◆ The records

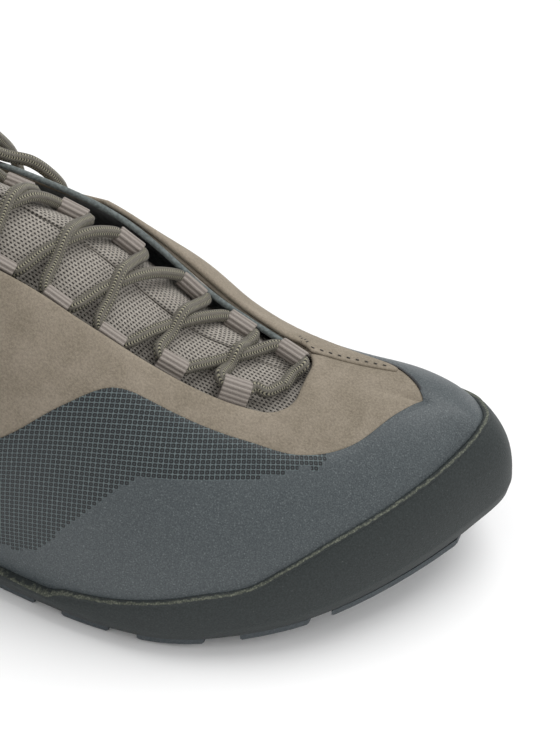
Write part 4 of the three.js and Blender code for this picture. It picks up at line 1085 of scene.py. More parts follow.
@dataclass
class Sole:
    """Lugged outsole, foam midsole and insole."""

    last: Last
    outsole_inset: float = 1.1
    root: float = 0.5  # plate between the lugs
    lug_gap: float = 6.5
    lug_depth: float = 13.0
    centre_width: float = 15.0
    centre_length: float = 14.0
    bevel: float = 0.6
    groove: float = 0.9
    wall: float = 2.0
    insole: float = 3.2
    rand_end: float = 0.42
    rand_fade: float = 0.36
    tread: Finish = Rubber(name="rubber_moulded_tread", base="#3a4044", light="#4d5356", dust="#9a9d9b",
                           roughness=0.75, glue_line=False)
    foam: Finish = Foam()
    bed: Finish = Lining(name="footbed_brushed_knit", light="#5c5f60", dark="#3e4142")

    # Shares of the length between which the edge lugs of each side stand.
    lug_table = (
        (0.05, 0.122), (0.148, 0.22), (0.246, 0.318), (0.344, 0.416), (0.442, 0.51), (0.536, 0.599),
        (0.6285, 0.677), (0.706, 0.769), (0.801, 0.858), (0.876, 0.966),
    )

    def behind_rand(self, along: Array, own: float) -> Array:
        """How far the sole stands in: its own inset, or behind the rand."""
        t = np.clip((along - self.rand_fade) / (self.rand_end - self.rand_fade - 0.012), 0, 1)
        return np.maximum(own, t * (self.last.feather_inset + 0.1))

    def stack(self, rows: Sequence[Callable[[Array], Array]], steps: int = 150) -> Form:
        """Closed form from rings round the shoe, bottom to top, closed across at both ends."""
        u = 2 * np.arange(2 * steps) / (2 * steps)
        rings = np.stack([row(u) for row in rows])
        form = loft(rings, capped=False)
        for ring, flip in ((0, True), (len(rows) - 1, False)):
            base = ring * 2 * steps
            for k in range(steps):
                a, b = base + k, base + k + 1
                c, d = base + (2 * steps - k) % (2 * steps), base + 2 * steps - k - 1
                face = [a, b, d] if k == 0 else ([a, b, c] if k == steps - 1 else [a, b, d, c])
                form.faces.append(face[::-1] if flip else face)
                form.finish_of.append(0)
        return form

    def lug(self, start: float, end: float, outer: Callable[[float], float],
            inner: Callable[[float], float]) -> Form:
        """Bevelled block of tread.

        Args:
            start: share of the length where it begins.
            end: share of the length where it ends.
            outer: Y of its outer side at X.
            inner: Y of its inner side at X.

        Returns:
            The closed form.
        """
        last, bevel, sections = self.last, self.bevel, []
        low, high = last.x_at(start), last.x_at(end)
        middle = np.linspace(low + bevel, high - bevel, 7)
        for x in (low, *middle, high):
            inset = bevel if x in (low, high) else 0.0
            z = float(last.tread(last.along_at(x)))
            edge, deep = outer(x), inner(x)
            sign = 1 if edge < deep else -1
            sections.append([
                (x, edge + sign * bevel, z + inset), (x, deep - sign * bevel, z + inset),
                (x, deep, z + inset + bevel), (x, deep, z + last.lug_height + 0.2),
                (x, edge, z + last.lug_height + 0.2), (x, edge, z + inset + bevel),
            ])
        return loft(np.array(sections, float))

    def build_outsole(self) -> bpy.types.Object:
        """Plate with its edge lugs and centre lugs."""
        last = self.last
        lip = lambda a: last.tread(a) + last.lug_height - self.root
        inset = lambda u: self.behind_rand(last.rim(u)[0], self.outsole_inset)
        forms = [self.stack([lambda u: last.rim_point(u, inset(u) + 0.3, lip),
                             lambda u: last.rim_point(u, inset(u), lambda a: lip(a) + 0.3),
                             lambda u: last.rim_point(u, inset(u), last.plate_top)])]
        for side in Side:
            edge = lambda x, s=side: float(last.edge_y(s, x)) - s.value * (self.outsole_inset + 0.4)
            deep = lambda x, s=side: float(last.edge_y(s, x)) - s.value * self.lug_depth
            forms += [self.lug(start, end, edge, deep) for start, end in self.lug_table]
        along = 0.09
        while along < 0.9:
            x = last.x_at(along)
            low = float(last.edge_y(Side.LATERAL, x)) + self.lug_depth + self.lug_gap
            high = float(last.edge_y(Side.MEDIAL, x)) - self.lug_depth - self.lug_gap
            count = max(int((high - low + self.lug_gap) // (self.centre_width + self.lug_gap)), 1)
            width = (high - low + self.lug_gap) / count - self.lug_gap
            for k in range(count):
                y = low + k * (width + self.lug_gap)
                forms.append(self.lug(along, along + self.centre_length / last.length,
                                      lambda x, y=y: y, lambda x, y=y, w=width: y + w))
            along += (self.centre_length + self.lug_gap) / last.length
        piece = Form.joined(forms).made("outsole_rubber", [self.tread], smooth=False)
        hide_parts("outsole")
        return piece

    def build_midsole(self) -> bpy.types.Object:
        """Foam wedge with a groove along its side."""
        last = self.last

        def level(share: float, inset: float) -> Callable[[Array], Array]:
            def height(a: Array) -> Array:
                return (last.plate_top(a) + last.clearance) * (1 - share) + last.feather(a) * share
            return lambda u: last.rim_point(u, self.behind_rand(last.rim(u)[0], inset), height)
        side = ((0, 1.1), (0.04, 0.7), (0.12, 0.3), (0.3, 0.0), (0.44, 0.05), (0.52, 0.2), (0.55, 0.7),
                (0.57, 1.1), (0.63, 1.2), (0.65, 0.9), (0.68, 0.6), (0.8, 1.2), (0.93, 2.0), (1.0, 2.6))
        within = last.feather_inset + 0.6 + self.wall
        rows = [level(share, inset) for share, inset in side]
        rows += [lambda u: last.rim_point(u, within + 0.4, last.feather),
                 lambda u: last.rim_point(u, within + 0.9, last.footbed)]
        piece = self.stack(rows).made("midsole_foam", [self.foam])
        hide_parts("midsole")
        return piece

    def build_insole(self) -> bpy.types.Object:
        """Footbed, with a raised rim and a cushioned top."""
        last = self.last
        within = last.feather_inset + 0.6 + self.wall
        base = lambda a: last.footbed(a) + last.clearance
        rows = [lambda u: last.rim_point(u, within + 1.0, base)]
        for inset, up in ((0.9, 0.5), (1.3, 0.85), (2.4, 1.0), (5.0, 0.97), (9.0, 0.93), (14.0, 0.9)):
            rows.append(lambda u, i=inset, h=up: last.rim_point(u, within + i, lambda a: base(a) + self.insole * h))
        piece = self.stack(rows).made("insole_footbed", [self.bed])
        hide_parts("insole")
        return piece


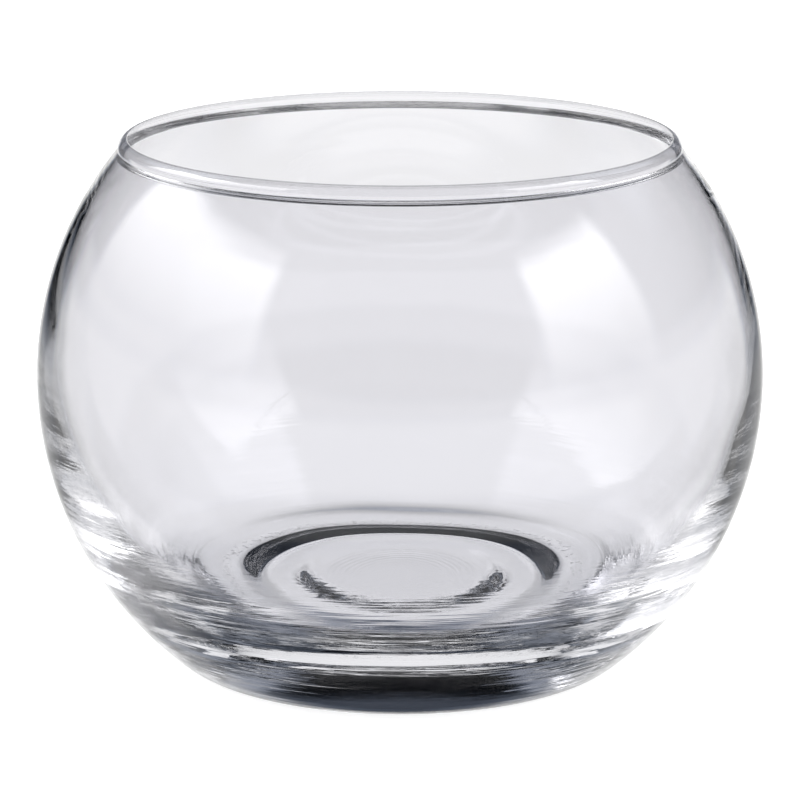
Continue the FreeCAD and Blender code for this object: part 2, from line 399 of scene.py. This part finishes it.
# The room: nearly dark, with a dim strip of wall over the sheet and a glow high up at its sides
room_level = 0.003
strip_level = 0.08
strip_edge = (145, 155)
strip_heights = (5, 19)
strip = turn.rise(*strip_edge) * elevation.band(*strip_heights, soft_edge) * strip_level
glow_level = 0.35
glow_sides = (110, 155)
glow_heights = (26, 52)
glow_side_edge = 6
glow_height_edge = 4
glow = turn.band(*glow_sides, glow_side_edge) * elevation.band(*glow_heights, glow_height_edge)

# White paper under the bowl, seen only by rays that have come through the glass
below_level = 0.9
below_span = (-70, -58)
below = through * (1 - elevation.rise(*below_span)) * below_level

# What the camera sees past the bowl is white, and the paper floor is lit evenly. Dim light is cool
light = room_level + sheet + table + lamps + strip + glow * glow_level + below
light = light * (1 - seen) * (1 - diffuse) + seen + diffuse * paper_glow
cool = (0.75, 0.9, 1.2, 1)
white = (1, 1, 1, 1)
whitening = 1.5
hue = light.node(
    "ShaderNodeMix", {"data_type": "RGBA"}, {0: light * whitening, 6: cool, 7: white}, 2)
light = light.node("ShaderNodeVectorMath", {"operation": "MULTIPLY"}, {0: light, 1: hue})
tree.links.new(light.socket, background.inputs["Color"])

# Camera
# It stands a little above the rim and looks down at the bowl, with a long lens as for small glass.
# Its distance and lens give the rim and the base the same curves as in the photograph.
camera_distance = 0.7
camera_elevation = math.radians(13.5)
aim_height = 43.4 * mm
lens = 192.94
camera_data = bpy.data.cameras.new("camera")
camera_data.sensor_width = 36
camera_data.lens = lens
camera = bpy.data.objects.new("camera", camera_data)
camera.location = (
    0, -camera_distance * math.cos(camera_elevation),
    aim_height + camera_distance * math.sin(camera_elevation))
camera.rotation_euler = (math.pi / 2 - camera_elevation, 0, 0)
bpy.context.scene.collection.objects.link(camera)
bpy.context.scene.camera = camera

scene = bpy.context.scene
scene.view_settings.view_transform = "Standard"
# Light that is caught in the heavy base crosses the glass many times before it gets out
crossings = 96
scene.cycles.max_bounces = crossings
scene.cycles.transmission_bounces = crossings
scene.cycles.glossy_bounces = crossings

◆ Job
Copy out every line from the data above that has "code" in it.

◆ Full output
Write part 4 of the three.js and Blender code for this picture. It picks up at line 1085 of scene.py. More parts follow.
Continue the FreeCAD and Blender code for this object: part 2, from line 399 of scene.py. This part finishes it.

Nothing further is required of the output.